Most enterprises have launched AI pilots. Fewer have scaled them. That gap between a demo that impressed the board and a system running in production is where most AI roadmap for enterprises investments go to die.
The failure rate is not improving. RAND research puts the share of AI projects delivering no measurable business value at over 80%. MIT's 2026 data shows 95% of generative AI pilots never reach production. These numbers reflect organizations with budgets, intent, and technology access. What they lacked was correct sequencing.
Every article on this topic covers the same phases: assess, pilot, scale, govern. That sequence is not wrong. It is incomplete. This article covers what those frameworks leave out, the architectural decisions, hidden costs, and organizational gaps that explain why well-funded AI programs stall inside enterprises with 500 to 50,000 employees.
What an Enterprise AI Roadmap Actually Is
An AI roadmap for enterprises is a structured plan connecting AI investments to specific business outcomes across a defined time horizon. It differs from a standard IT roadmap in one critical way: it must account for organizational readiness, not just technical readiness.

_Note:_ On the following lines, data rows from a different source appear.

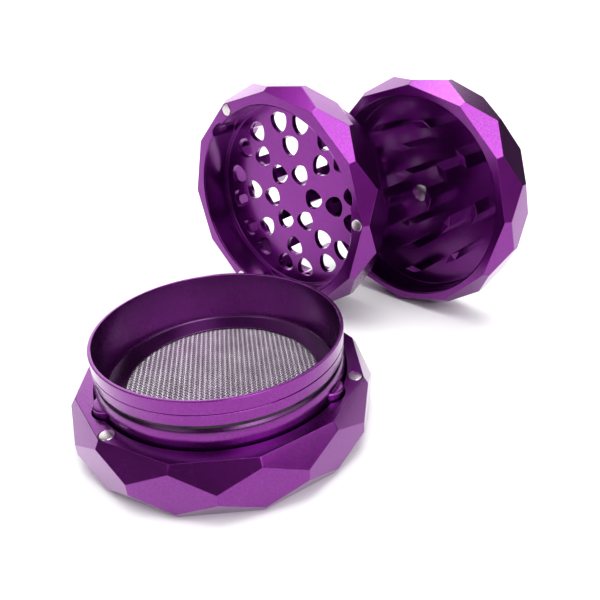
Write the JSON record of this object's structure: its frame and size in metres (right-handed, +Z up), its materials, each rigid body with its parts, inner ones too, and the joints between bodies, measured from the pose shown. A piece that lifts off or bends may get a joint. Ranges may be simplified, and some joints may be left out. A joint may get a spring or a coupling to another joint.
{
  "type": "herb grinder",
  "caption": "Faceted anodised herb grinder shown open: base tray with a screened sieve cup, magnetic grinding ring with perforated plate, and toothed lid.",
  "frame": {"origin": "centre of the base tray's underside", "axes": "+Z up out of the base tray; +X runs from the standing ring and lid towards the base tray"},
  "size_m": [0.1152, 0.0912, 0.063],
  "materials": {
    "anodised_purple": "bead-blasted purple anodised, satin",
    "anodised_purple_turned": "fine-turned purple anodised, satin",
    "magnet_nickel": "nickel-plated magnet, polished",
    "screen_steel": "woven stainless wire",
    "glide_polymer": "dark low-friction polymer"
  },
  "bodies": {
    "base": {"base_tray": "anodised_purple", "base_magnet_1": "magnet_nickel", "base_magnet_2": "magnet_nickel", "base_magnet_3": "magnet_nickel"},
    "sieve": {"sieve_cup": "anodised_purple_turned", "sieve_screen": "screen_steel", "screen_clamp_ring": "anodised_purple_turned"},
    "ring": {"grinding_ring": "anodised_purple", "ring_magnet_1": "magnet_nickel", "ring_magnet_2": "magnet_nickel", "ring_magnet_3": "magnet_nickel", "ring_centre_magnet": "magnet_nickel", "glide_ring": "glide_polymer"},
    "lid_core": {"lid_magnet": "magnet_nickel"},
    "lid": {"lid": "anodised_purple"}
  },
  "joints": [
    {"name": "sieve_lift", "type": "slide", "parent": "base", "child": "sieve", "axis": [0, 0, 1], "range_m": [-0.001, 0.03]},
    {"name": "ring_lift", "type": "slide", "parent": "base", "child": "ring", "axis": [0, 0, 1], "range_m": [0, 0.04]},
    {"name": "lid_lift", "type": "slide", "parent": "base", "child": "lid_core", "axis": [0, 0, 1], "range_m": [0, 0.04]},
    {"name": "lid_turn", "type": "hinge", "parent": "lid_core", "child": "lid", "pos_m": [-0.0696, 0.0012, 0.0315], "axis": [0.9972, -0.075, 0], "continuous": true}
  ]
}
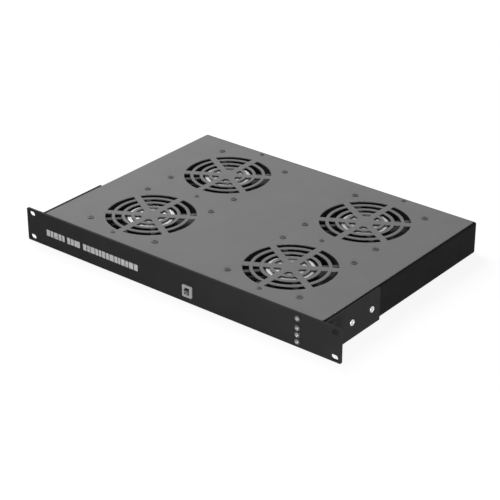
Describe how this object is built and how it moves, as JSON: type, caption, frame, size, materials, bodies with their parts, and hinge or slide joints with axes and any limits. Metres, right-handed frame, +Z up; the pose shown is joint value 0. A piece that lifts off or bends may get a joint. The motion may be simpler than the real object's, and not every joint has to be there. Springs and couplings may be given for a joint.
{
  "type": "rack fan tray",
  "caption": "One-unit rack fan tray: black folded chassis with slotted front panel, grey punched cover over axial fans, rocker switch and indicator column.",
  "frame": {"origin": "centre of the rectangle of rack slots, on the rear face of the front panel, which bears on the rack rails", "axes": "+X to the right seen from the front, +Y to the rear of the chassis, +Z up"},
  "size_m": [0.4826, 0.3253, 0.044],
  "materials": {
    "panel_black": "black powder coat, fine texture",
    "chassis_black": "black powder coat on folded sheet",
    "cover_grey": "mid grey powder coat, satin",
    "zinc_sheet": "zinc-plated sheet",
    "bearing_bronze": "sintered bronze sleeve",
    "stator_steel": "lacquered laminations",
    "cap_aluminium": "bright turned disc",
    "screw_black": "black oxide screw",
    "screw_bright": "bright nickel-plated screw",
    "switch_light": "pale grey moulded bezel",
    "rocker_dark": "dark moulded rocker",
    "tab_brass": "tinned brass tab",
    "bezel_chrome": "bright bezel",
    "led_clear": "water-clear lens",
    "board_green": "solder-masked board",
    "inlet_black": "black moulded inlet",
    "pin_nickel": "nickel-plated blade",
    "terminal_white": "natural nylon strip",
    "lead_black": "black sheathed lead",
    "lead_earth": "green and yellow insulated wire",
    "clip_nylon": "nylon saddle",
    "fan_housing": "black die-cast fan frame",
    "fan_blades": "black stove enamel on pressed steel",
    "shaft_steel": "ground steel shaft"
  },
  "bodies": {
    "chassis": {"front_panel": "panel_black", "side_wall_left": "chassis_black", "side_wall_right": "chassis_black", "floor_sheet": "chassis_black", "rear_panel": "chassis_black", "top_cover": "cover_grey", "panel_bracket_left": "panel_black", "panel_bracket_right": "panel_black", "front_rail": "zinc_sheet", "cross_member": "zinc_sheet", "fan_bearings": "bearing_bronze", "fan_stators": "stator_steel", "motor_caps": "cap_aluminium", "fan_screws": "screw_black", "cover_screws": "screw_black", "side_screws": "screw_bright", "inlet_screws": "screw_black", "switch_body": "switch_light", "switch_tabs": "tab_brass", "led_bezels": "bezel_chrome", "led_lenses": "led_clear", "led_board": "board_green", "power_inlet": "inlet_black", "inlet_pins": "pin_nickel", "terminal_block": "terminal_white", "terminal_screws": "tab_brass", "fan_leads": "lead_black", "switch_leads": "lead_black", "supply_leads": "lead_black", "earth_lead": "lead_earth", "indicator_lead": "lead_black", "earth_stud": "zinc_sheet", "cable_clips": "clip_nylon", "fan_housing_front_left": "fan_housing", "fan_spider_front_left": "fan_housing", "fan_housing_front_right": "fan_housing", "fan_spider_front_right": "fan_housing", "fan_housing_rear_left": "fan_housing", "fan_spider_rear_left": "fan_housing", "fan_housing_rear_right": "fan_housing", "fan_spider_rear_right": "fan_housing"},
    "rotor_front_left": {"fan_rotor_front_left": "fan_blades", "fan_blades_front_left": "fan_blades", "fan_shaft_front_left": "shaft_steel"},
    "rotor_front_right": {"fan_rotor_front_right": "fan_blades", "fan_blades_front_right": "fan_blades", "fan_shaft_front_right": "shaft_steel"},
    "rotor_rear_left": {"fan_rotor_rear_left": "fan_blades", "fan_blades_rear_left": "fan_blades", "fan_shaft_rear_left": "shaft_steel"},
    "rotor_rear_right": {"fan_rotor_rear_right": "fan_blades", "fan_blades_rear_right": "fan_blades", "fan_shaft_rear_right": "shaft_steel"},
    "rocker": {"switch_rocker": "rocker_dark"}
  },
  "joints": [
    {"name": "spin_front_left", "type": "hinge", "parent": "chassis", "child": "rotor_front_left", "pos_m": [-0.1085, 0.08, 0], "axis": [0, 0, 1], "continuous": true},
    {"name": "spin_front_right", "type": "hinge", "parent": "chassis", "child": "rotor_front_right", "pos_m": [0.1085, 0.08, 0], "axis": [0, 0, 1], "continuous": true},
    {"name": "spin_rear_left", "type": "hinge", "parent": "chassis", "child": "rotor_rear_left", "pos_m": [-0.1085, 0.229, 0], "axis": [0, 0, 1], "continuous": true},
    {"name": "spin_rear_right", "type": "hinge", "parent": "chassis", "child": "rotor_rear_right", "pos_m": [0.1085, 0.229, 0], "axis": [0, 0, 1], "continuous": true},
    {"name": "rocker_tilt", "type": "hinge", "parent": "chassis", "child": "rocker", "pos_m": [0.0215, 0, -0.0058], "axis": [1, 0, 0], "range_deg": [-20, 0]}
  ]
}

A traditional roadmap asks whether the technology works. An enterprise AI roadmap asks whether the organization can absorb it. Data pipelines, governance structures, integration layers, and change management are not supplementary concerns. They are the roadmap.
The Standard Framework Everyone Follows
The consensus approach runs in four to five phases. Discovery and assessment come first: data audits, use case prioritization, infrastructure evaluation. Pilot execution follows in bounded environments. Then comes scale, integrating successful pilots into production workflows. Governance runs in parallel throughout.
This framework is correct in broad strokes. Organizations following structured planning are significantly more likely to reach production than those without formal roadmaps. The problem is not the framework. It is what happens at the transition points between phases
The Pilot Trap: An Architectural Problem
Nearly 70% of enterprises cannot move from pilot to production. Most post-mortems blame leadership or change management. The real cause is usually architectural.
Pilots run on clean data, controlled environments, and dedicated resources. Production systems run on messy legacy stacks, inconsistent data schemas, and competing IT priorities. The jump between the two requires an integration layer that most roadmaps treat as a detail rather than a phase.
Each vendor integration adds five to twelve weeks of engineering work that never appeared in the original timeline. Governance infrastructure demands a 40% budget premium year-over-year that most finance teams never approved. The organizations that scale AI successfully build the integration layer before they run the pilot. Not after it succeeds.
Sequence matters more than speed. The enterprises achieving durable AI advantage in 2026 are not the fastest movers. They built the data and governance foundations before asking models to operate on top of them.
The Hidden Cost Stack Nobody Shows You
Vendor ROI slides do not include these numbers. Data quality remediation costs enterprises an average of $12.9 million annually. Promethium AI's 2025 analysis confirms that 99% of AI and machine learning projects hit data quality issues at scale. That is not an edge case. It is table stakes.
Governance infrastructure, compliance documentation, and access controls add overhead that compounds annually. Around 40% of enterprises report inadequate internal AI expertise. Hiring specialists or upskilling teams adds timeline and cost that no 12-slide roadmap captures.
An honest planning model for an AI roadmap for enterprises includes data remediation budget, governance overhead, per-integration engineering time, and change management investment. Scope these upfront. Treat them as implementation details and pay for it later.
Metadata Debt and the Digital Workplace Problem
For enterprises building AI-powered digital workplaces and intranet environments, there is a specific failure mode that most roadmap guides ignore. Autonomous agents and AI-powered knowledge tools expose years of hidden metadata debt overnight.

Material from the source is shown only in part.